Capital Gains Tax on Appreciated Assets

Although the housing market has declined or leveled off for most of San Diego County, many homes continue to hold significant capital gain. With that in mind, it is important how you hold title to the home and how you transfer it to heirs. For example, if Jake and Jenny, husband and wife, bought a home in 1970 for $100,000 and it is now worth $900,000, they have $800,000 worth of capital gain. Assuming they have not improved the property, their cost basis is $100,000, which is subtracted from the fair market value (f.m.v.) of $900,000. If they improved the property over the years with an additional bedroom or a new deck, etc., that cost may be added to the cost basis to reduce the capital gain. Gain is only realized upon the sale of the property.

Jake and Jenny initially took title as Joint Tenants, which most people do on the purchase of the home. Unknown to many, holding title as joint tenants is a tremendous tax disadvantage. If either Jake or Jenny were to die while holding title as joint tenants, only 50% of the interest in the property would receive a step-up in basis to f.m.v. The 50% interest owned by the survivor would remain at th original cost basis of $100,000. Thus, the new basis would step-up to $500,000, still leaving $400,000 of gain should the surviving spouse sell the property. However, if Jake and Jenny had re-titled their deed to community property, executed (signed) a community property agreement or transferred the property to a community property Trust there would be a different result. If title was held as community property, 100% of the property could be stepped-up to f.m.v. negating all of the capital gain. The surviving spouse could then sell the property and take the entire proceeds without tax.

Tips:

  1. Check title on your deed to make sure it indicates community property if you are married;
  2. Sign a community property agreement;
  3. Update your Living Trust and list your property on your Trust schedule as a community property asset and include a Heggstad provision in your Trust as a safety net to avoid probate should you re-finance any real property.

Gifting v. Inheritance

At all costs, you should avoid gifting your appreciated home to your children or other beneficiaries during your lifetime. The reason being is that such beneficiaries will receive your carry-over basis (usually your cost basis) and they will be stuck with the capital gain. Thus, if Jake and Jenny had two children, Joey and Janet, they should leave the home to either or both at the death of the surviving parent. This is because Joey and Janet will receive a 100% step-up in basis and upon the sale of the home the children will receive the proceeds without tax.

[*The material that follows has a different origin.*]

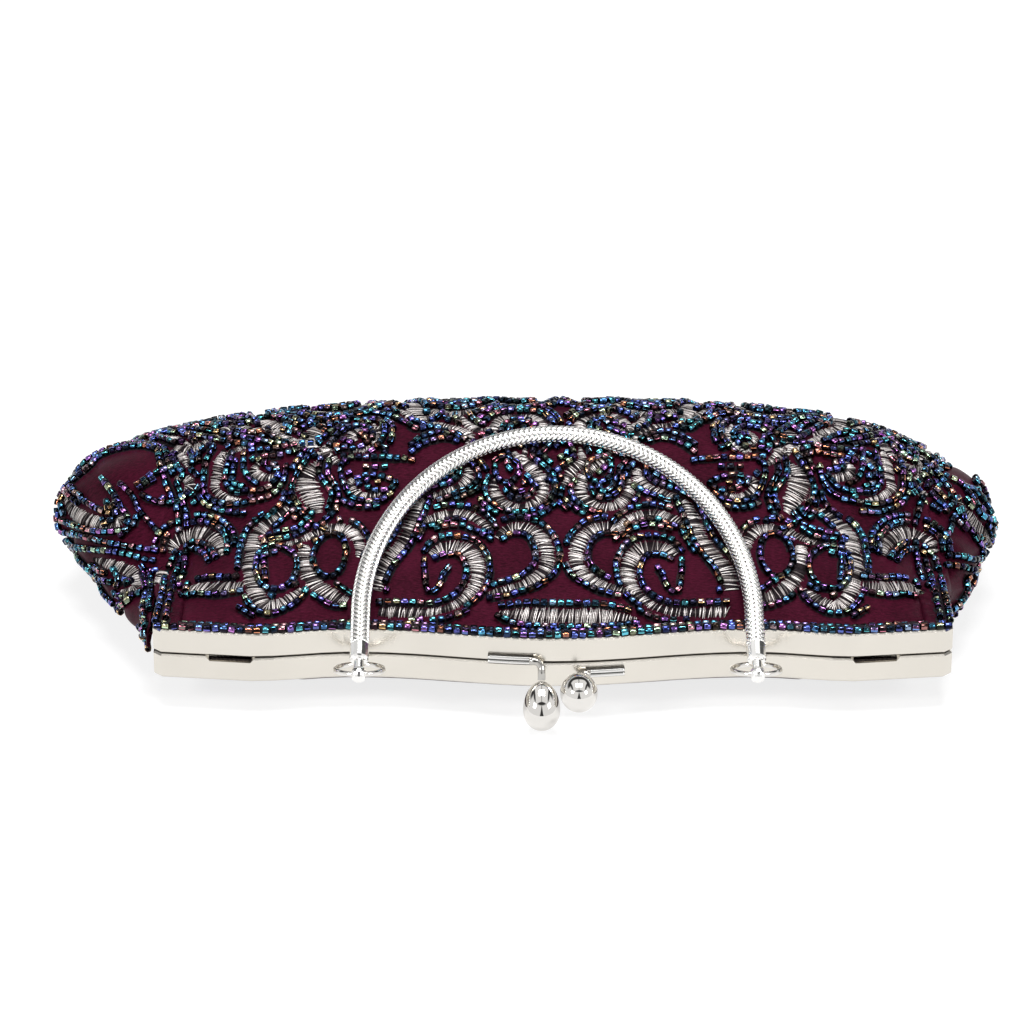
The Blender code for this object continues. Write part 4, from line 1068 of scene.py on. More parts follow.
def make_lining():
    """The lining's pieces, with their measures and what they rest on."""
    made = []
    for half, side, attach, nodes in (
        ("front", 1, on_front, ("lining_front_top", "lining_front")),
        ("back", -1, on_back, ("lining_back",)),
    ):
        grid = lining_grid(side)
        item, *measures = cloth_object(f"lining_cloth_{half}", grid, LINING_CLOTH_THICKNESS, lining, side)
        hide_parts(*nodes)
        attach(item)
        made.append((item, *measures, [f"satin_{half}"]))
    return made


for item, width, length, area, rests in make_cloth() + make_lining():
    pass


# Scrolls of the beadwork: centre lines in pixels, with full widths in millimetres

LEFT_SCROLLS = {
    "arch": (((170, 553), (175, 543), (185, 536.5), (198, 533), (210, 535.5), (219, 544), (222.5, 556)),
             (1.5, 3.5, 4, 4, 4, 3.2, 1)),
    "near_leaf": (((181, 592), (191, 589.5), (205, 588), (225, 588), (243, 586)),
                  (1, 4.5, 5.2, 5, 3.5)),
    "stem": (((288, 509), (279, 514.5), (269, 522.5), (258.5, 532), (254, 542), (252, 556), (251.5, 570),
              (253, 584), (258, 597), (267, 606), (280, 603.5), (292, 597), (300.5, 589.5)),
             (2, 3.2, 4, 4.4, 4.4, 4.6, 5, 4.6, 4.4, 4.2, 3.6, 3, 1.2)),
    "branch": (((258, 552), (270, 548.5), (286, 545), (301, 540), (311, 535.5), (322, 530.5), (334, 528.5),
                (346, 529.5), (355, 536), (360, 546), (358, 557)),
               (1.5, 3, 2.4, 2, 3, 3.6, 3.6, 3.6, 3.6, 3.2, 1.2)),
    "drop": (((304.5, 545), (305, 559), (308, 573), (315.5, 584), (325.5, 591.5), (335.5, 597), (347, 601)),
             (3, 4.2, 4.6, 4.8, 4.8, 4.4, 2.5)),
    "handle_stem": (((419, 503), (414, 518), (410, 532), (401, 546.5), (390.5, 558), (380, 573),
                     (374.5, 590)),
                    (2.5, 4.6, 5, 5, 5, 5, 4.5)),
    "spiral": (((430, 556), (441, 549), (453.5, 547), (467, 550), (476.5, 562), (478, 576), (473, 589),
                (463.5, 599), (452, 606.5), (432, 612), (402, 612.5), (379, 612)),
               (2, 4.4, 4.8, 4.8, 4.4, 4, 3.6, 3, 2.6, 2.6, 3.4, 3)),
    "fern": (((420, 525), (434, 518.5), (452, 513.5), (471, 516.5), (484, 524.5), (490, 531)),
             (2, 3.4, 3.2, 3.2, 2.6, 1.2)),
    "hook": (((420, 503), (432, 497), (447, 491.5), (460, 486), (469, 477), (467, 468)),
             (2, 2.6, 2.4, 2.6, 3.4, 1.5)),
    "far_bend": (((224, 451), (219, 463), (216.5, 477), (215, 489), (223, 496), (237, 501), (250, 503)),
                 (1.5, 3, 3.2, 2.8, 2.4, 2, 1)),
    "far_curl": (((259, 463), (254.5, 471), (260, 476.5), (272, 478), (280, 475)), (1.5, 3.2, 3.2, 2.6, 1)),
    "big_leaf": (((318, 462), (309, 474), (307.5, 488), (314, 501), (319, 513)), (1.2, 5, 6.4, 5.4, 2)),
    "top_leaf": (((273, 433.5), (287, 438), (304, 446.5)), (1, 2.4, 1)),
    "top_fork": (((331, 443), (325, 451), (333, 460), (342, 466)), (1, 3.4, 3, 1)),
    "inner_curl": (((355, 478), (349.5, 485), (356, 493), (368, 497), (381, 494)), (1.5, 3.2, 3, 2.4, 1)),
    "side_loop": (((176, 478), (186, 478.5), (190.5, 485), (187, 492), (178, 496)), (1.5, 3, 3.4, 3, 1.2)),
    "side_leaf": (((174, 451), (182, 457), (187, 467)), (1, 3, 1)),
    "rim_leaf": (((166, 437), (178, 440), (190, 446)), (1, 2.4, 1)),
    "top_hook": (((372, 430), (376, 436), (372, 444), (361, 453)), (1, 2.6, 2.6, 1)),
    "top_wave": (((461, 416), (467, 424), (480, 431), (493, 428)), (1, 2.6, 2.6, 1)),
    "loop_arm": (((374, 425), (378, 436), (372, 447), (352, 452)), (1, 2.8, 2.4, 1)),
    "notch_leaf": (((317, 455), (326, 449), (331, 455)), (1, 3.0, 1)),
    "point_leaf": (((274, 429), (284, 439), (300, 444), (312, 449)), (1, 3.4, 2.6, 1)),
    "far_ess": (((228, 421), (240, 428), (256, 431), (268, 426)), (1, 2.8, 2.8, 1)),
    "far_tip": (((400, 411), (411, 417), (425, 419), (437, 414)), (1, 2.8, 2.8, 1)),
    "top_drop": (((526, 448), (524, 462), (535, 472), (543, 486)), (1, 3.0, 3.4, 2)),
}
CENTRE_SCROLLS = {
    "centre_bend": (((497, 538), (503, 531.5), (513, 527.5), (524, 527.5), (537, 533), (546, 547),
                     (547, 563.5), (537, 577.5), (521, 585.5), (503, 590), (488, 594)),
                    (1.5, 3.2, 3.8, 3.8, 3.8, 4.2, 4.2, 3.8, 3.2, 2.6, 1.5)),
    "upper_curl": (((495, 480), (494, 489), (499, 499), (509, 506), (522, 507.5), (535, 503), (543, 492),
                    (541, 478), (531, 467), (520, 460), (514, 452)),
                   (1.2, 3, 3.4, 3.4, 3, 3, 3.4, 3.6, 3.4, 2.8, 1.5)),
}
MIDDLE_SCROLLS = {
    "low_leaf": (((500, 612), (520, 614.5), (545, 615.5), (575, 616), (605, 616.5), (622, 617.5),
                  (636, 619)),
                 (1, 4.2, 5.2, 5.2, 4.6, 3, 1)),
}
LEFT_GUSSET_SCROLLS = {
    "gusset_leaf": (((66, 500), (72, 510), (82, 518), (95, 522), (109, 524.5), (121, 521), (118, 510),
                     (113, 500)),
                    (1.5, 4.2, 4.2, 4, 3.8, 3.6, 3, 1)),
    "gusset_lower": (((94, 559), (108.5, 564), (121, 567.5), (132, 573), (138, 583), (131, 590),
                      (121, 592)),
                     (1, 3, 3.6, 3.8, 3.6, 3, 1)),
    "gusset_root": (((165, 567), (160, 576), (155, 585)), (1.5, 4, 1.2)),
}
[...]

Tip: Do not gift your appreciated residence during your lifetime if possible, but have your children inherit it to negate the capital gain. This is easily accomplished with a well written Trust and avoids probate on the residence.

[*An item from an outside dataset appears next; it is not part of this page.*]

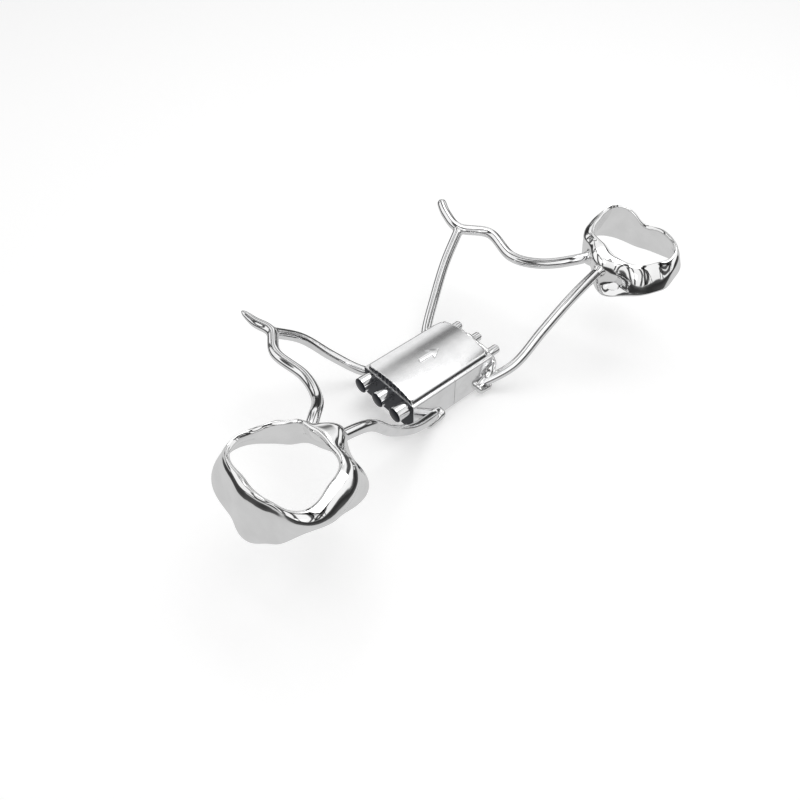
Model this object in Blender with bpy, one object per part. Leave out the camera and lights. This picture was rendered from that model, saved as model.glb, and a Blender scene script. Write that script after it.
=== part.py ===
# Palatal expander: two molar bands, six bent wires and the jack screw that spreads them.
# Metres. +X runs across the palate from the near band to the far band, +Y to the front teeth,
# +Z to the bite. The origin lies midway between the two bands, level with their rims.
import math
import bpy
import bmesh
from mathutils import Vector

MM = 0.001

# Arch and wires
BAND_SPACING = 50.9 * MM          # between the centres of the two molar bands
BAND_STAGGER = 0.7 * MM           # the far molar sits this much farther forward
WIRE_DIAMETER = 1.25 * MM
SOLDER_GAP = 0.05 * MM            # film of solder between pieces that are joined
COPE_REACH = 2.0 * MM             # how far the shape that copes the wires runs past the band

# Molar band
OPENING_WIDTH = 7.8 * MM          # cheek side to tongue side
OPENING_LENGTH = 9.2 * MM         # front to back
RIM_WIDTH = 0.85 * MM
RIM_DROP = 0.5 * MM               # from the rim's crest to its outer lip
NECK_DEPTH = 0.14 * MM            # groove under the lip
WALL = 0.5 * MM
BAND_HEIGHT = 4.4 * MM
BAND_FLARE = 1.7 * MM             # from the opening's edge out to the gum edge

# Jack screw
SCREW_FORWARD = 8.5 * MM          # screw axis in front of the band centres
SCREW_DEPTH = 11.7 * MM           # screw axis below the band rims
BODY_LENGTH = 13.2 * MM           # both halves together, closed
BODY_HEIGHT = 4.5 * MM
BODY_ROUNDING = 0.3 * MM
SEAM_GAP = 0.08 * MM              # between the two halves when closed
RUNNING_GAP = 0.05 * MM           # around what slides or turns
PRESS_GAP = 0.03 * MM             # film around what is pressed or brazed in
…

Tip: If a particular child or grandchild is to receive a piece of real property as an inheritance, make a specific bequest of such property to such child to insure they obtain the parent-child exclusion from property tax reassessment. If the real property is distributed to all children in shares, the other children would then need to assign their interest to the child receiving the real property which will cause a property tax reassessment.